── Provided data
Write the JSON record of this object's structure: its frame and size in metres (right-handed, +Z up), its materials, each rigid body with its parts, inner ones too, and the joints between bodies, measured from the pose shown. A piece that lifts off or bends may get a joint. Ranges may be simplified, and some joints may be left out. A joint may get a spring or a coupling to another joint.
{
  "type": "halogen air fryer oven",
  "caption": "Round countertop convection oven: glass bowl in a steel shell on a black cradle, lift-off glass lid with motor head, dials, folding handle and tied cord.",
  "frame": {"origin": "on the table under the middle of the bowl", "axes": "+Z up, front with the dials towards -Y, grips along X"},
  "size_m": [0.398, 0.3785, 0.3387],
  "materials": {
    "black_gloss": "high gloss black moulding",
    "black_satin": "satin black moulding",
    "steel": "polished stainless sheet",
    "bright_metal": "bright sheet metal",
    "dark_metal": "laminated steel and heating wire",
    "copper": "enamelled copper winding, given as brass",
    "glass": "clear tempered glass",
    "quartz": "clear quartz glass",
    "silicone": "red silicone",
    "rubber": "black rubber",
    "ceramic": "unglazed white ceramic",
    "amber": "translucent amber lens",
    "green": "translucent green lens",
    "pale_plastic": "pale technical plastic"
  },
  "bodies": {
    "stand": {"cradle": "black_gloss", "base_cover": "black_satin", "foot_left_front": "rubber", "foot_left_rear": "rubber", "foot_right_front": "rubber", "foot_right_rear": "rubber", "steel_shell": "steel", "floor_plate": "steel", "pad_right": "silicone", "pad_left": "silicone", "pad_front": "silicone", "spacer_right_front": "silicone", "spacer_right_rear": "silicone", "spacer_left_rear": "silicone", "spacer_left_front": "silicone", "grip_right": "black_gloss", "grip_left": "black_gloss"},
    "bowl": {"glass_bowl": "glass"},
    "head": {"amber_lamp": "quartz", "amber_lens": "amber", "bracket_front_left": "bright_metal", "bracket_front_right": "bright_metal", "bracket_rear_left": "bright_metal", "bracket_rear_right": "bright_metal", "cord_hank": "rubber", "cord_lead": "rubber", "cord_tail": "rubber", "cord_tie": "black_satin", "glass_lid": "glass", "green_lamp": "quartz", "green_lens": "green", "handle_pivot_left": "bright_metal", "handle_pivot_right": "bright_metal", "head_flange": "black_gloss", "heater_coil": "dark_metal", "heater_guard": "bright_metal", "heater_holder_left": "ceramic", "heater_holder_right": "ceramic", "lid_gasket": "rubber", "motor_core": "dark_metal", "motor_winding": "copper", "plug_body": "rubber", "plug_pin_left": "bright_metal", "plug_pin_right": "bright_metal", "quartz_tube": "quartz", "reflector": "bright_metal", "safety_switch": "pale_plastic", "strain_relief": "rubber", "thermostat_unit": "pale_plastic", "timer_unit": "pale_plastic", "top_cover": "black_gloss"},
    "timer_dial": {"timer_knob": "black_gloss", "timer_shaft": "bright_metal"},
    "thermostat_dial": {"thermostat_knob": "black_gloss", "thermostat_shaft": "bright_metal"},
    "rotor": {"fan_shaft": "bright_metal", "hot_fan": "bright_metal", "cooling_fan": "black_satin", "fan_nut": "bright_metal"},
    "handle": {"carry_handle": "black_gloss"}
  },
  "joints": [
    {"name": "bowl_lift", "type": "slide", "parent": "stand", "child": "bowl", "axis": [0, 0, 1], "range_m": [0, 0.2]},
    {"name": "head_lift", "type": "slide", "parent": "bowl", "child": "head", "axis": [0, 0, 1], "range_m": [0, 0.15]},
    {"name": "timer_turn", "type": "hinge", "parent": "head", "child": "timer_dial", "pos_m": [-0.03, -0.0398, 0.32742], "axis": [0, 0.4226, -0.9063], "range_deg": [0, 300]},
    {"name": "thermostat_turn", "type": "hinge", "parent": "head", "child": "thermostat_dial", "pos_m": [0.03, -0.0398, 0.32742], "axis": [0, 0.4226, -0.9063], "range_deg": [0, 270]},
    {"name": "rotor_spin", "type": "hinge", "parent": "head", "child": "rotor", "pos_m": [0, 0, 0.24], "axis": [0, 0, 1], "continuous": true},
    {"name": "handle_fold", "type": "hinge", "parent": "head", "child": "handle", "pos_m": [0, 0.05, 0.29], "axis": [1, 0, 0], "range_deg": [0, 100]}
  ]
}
────
> **Aim of the exercise**
Find the lines holding "frame" and list every one.

> **Exercise answer**
Write the JSON record of this object's structure: its frame and size in metres (right-handed, +Z up), its materials, each rigid body with its parts, inner ones too, and the joints between bodies, measured from the pose shown. A piece that lifts off or bends may get a joint. Ranges may be simplified, and some joints may be left out. A joint may get a spring or a coupling to another joint.
  "frame": {"origin": "on the table under the middle of the bowl", "axes": "+Z up, front with the dials towards -Y, grips along X"},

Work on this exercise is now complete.